Thursday 19 May 2011

O Captian! My Captain! Response-M.F.S.

The poem "O Captain! My Captain!" is about the assassination of US president Abraham Lincoln who accomplished many things in his lifetime. Walt Whitman obviously felt some emotions regarding the assassination as you can tell in these lines
But O heart! heart! heart!
O the bleeding drops of red,
Where on the deck my Captain lies,
Fallen cold and dead.
O Captain! my Captain! rise up and hear the bells;
Rise up--for you the flag is flung for you the bugle trills,
For you bouquets and ribboned wreaths for you the shores a-crowding,
For you they call, the swaying mass, their eager faces turning;
Here Captain! dear father!
This arm beneath your head!
It is some dream that on the deck,
You've fallen cold and dead.

But I, with mournful tread,
Walk the deck my Captain lies,
Fallen cold and dead


All those lines reflect the compassion Walt Whitman felt for the president, and they are all over the poem, there are even more but these where the most emotional. Whitman calls Licholn Father which is a pretty meaningful title.

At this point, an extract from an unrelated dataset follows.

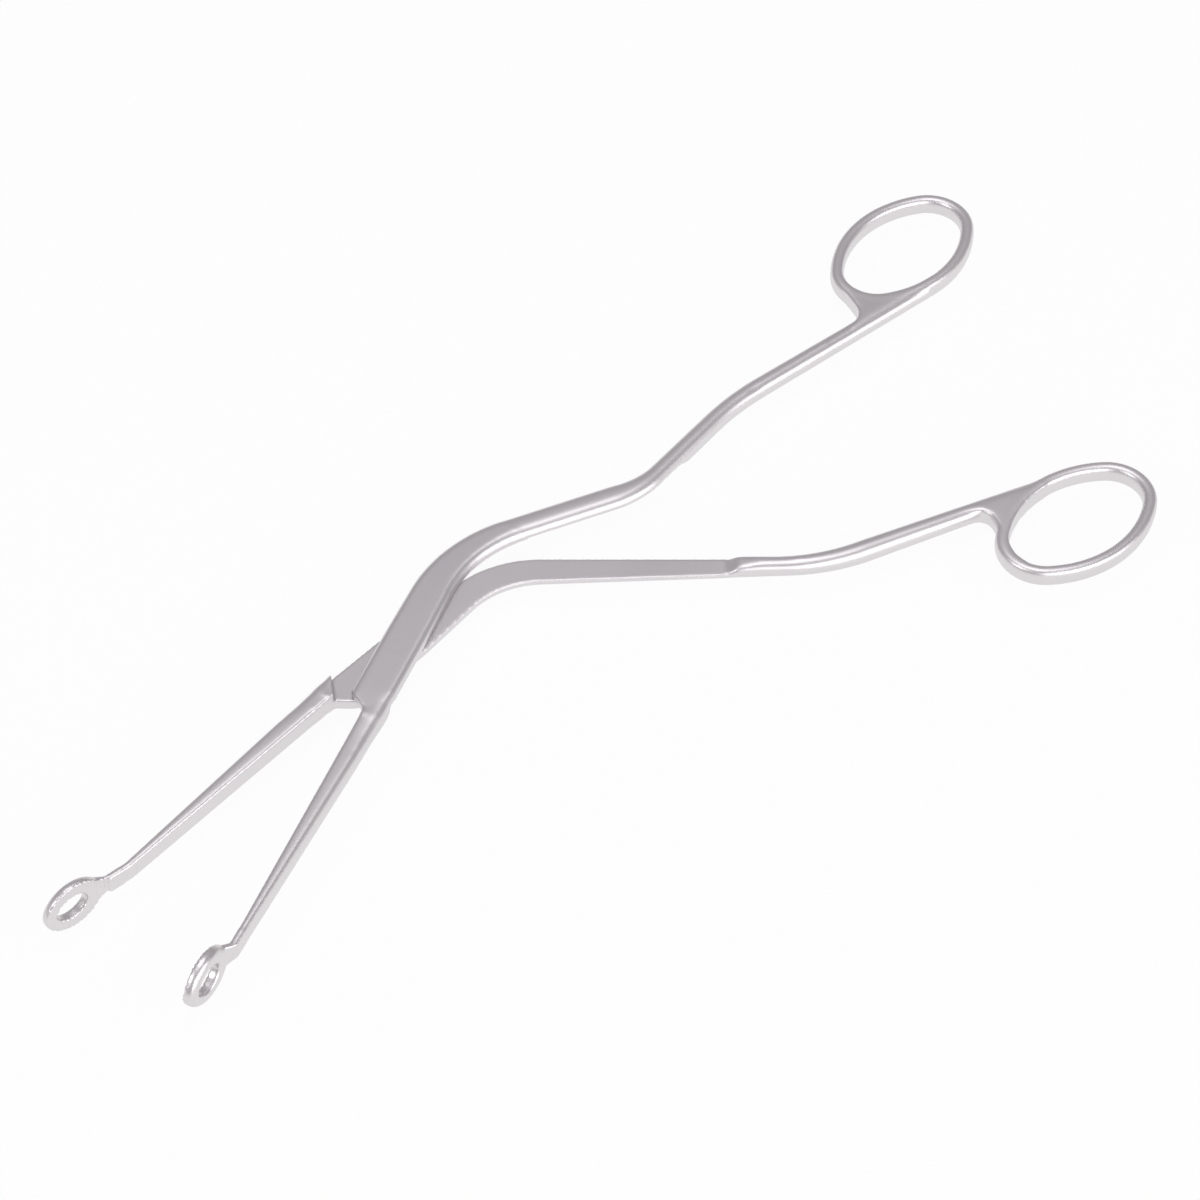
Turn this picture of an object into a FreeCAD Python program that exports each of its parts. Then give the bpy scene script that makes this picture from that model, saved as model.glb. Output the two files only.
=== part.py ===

The poem makes me feel sad as on line is "But I, with mournful tread," just sounds so serious and sad as mourning is what you do when some one's died. Also I think this poem is a compliment to Lincoln for the lines "Rise up--for you the flag is flung for you the bugle trills, For you bouquets and ribboned wreaths for you the shores a-crowding, For you they call, the swaying mass, their eager faces turning;" sounds that Walt Whitman is trying to wake up his Captain who is dead.